Intelligence helps – but only so much

A high intelligence quotient is by no means a voucher for professional success. Being smart helps, but according to a range of research it’s three other and often overlooked talents that can make all the difference, reports The Entrepreneur.

Picture: Pixabay

Self regulation. The famous Stanford “Marshmallow” study placed treats in front of children and told them they could eat it now, or wait and be rewarded with a double amount. After tracing the lives of the children into adulthood, they found those who resisted performed better academically, earned higher salaries and were less prone to obesity. Such self-regulation or discipline can be trained like a muscle.

Empathy. It’s the difference between “I think you're wrong” and “I understand where you’re coming from.” Empathy is the ability to put yourself on exactly the same page with your customer or whoever you’re engaging with. Keep the words of Teddy Roosevelt in mind, “People don’t care how much you know until they know how much you care.”
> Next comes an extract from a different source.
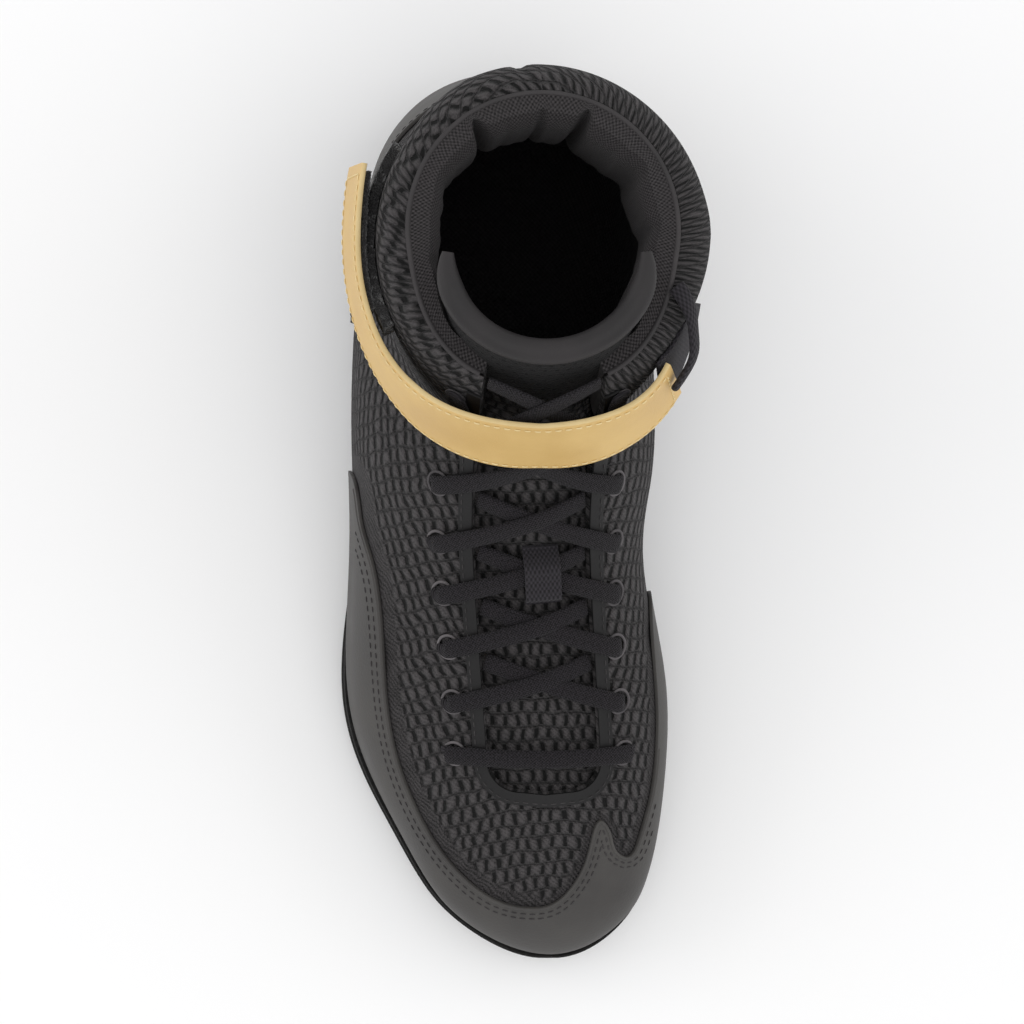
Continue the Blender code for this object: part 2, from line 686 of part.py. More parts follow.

Resilience. Psychologist Angela Duckworth studied successful individuals at West Point Military Academy, rookie teachers in tough neighbourhoods and salespeople in private companies. She noted the common factor wasn't social intelligence, good looks, physical health and I.Q. It was grit, the resilience when faced with adversity either physically or psychologically. Grit can also be described as “growth mindset”. When wrestling with a problem, a fixed mindset says we’re failing and not cut-out for the job. A growth mindset believes we’re getting closer to the solution and gaining mastery.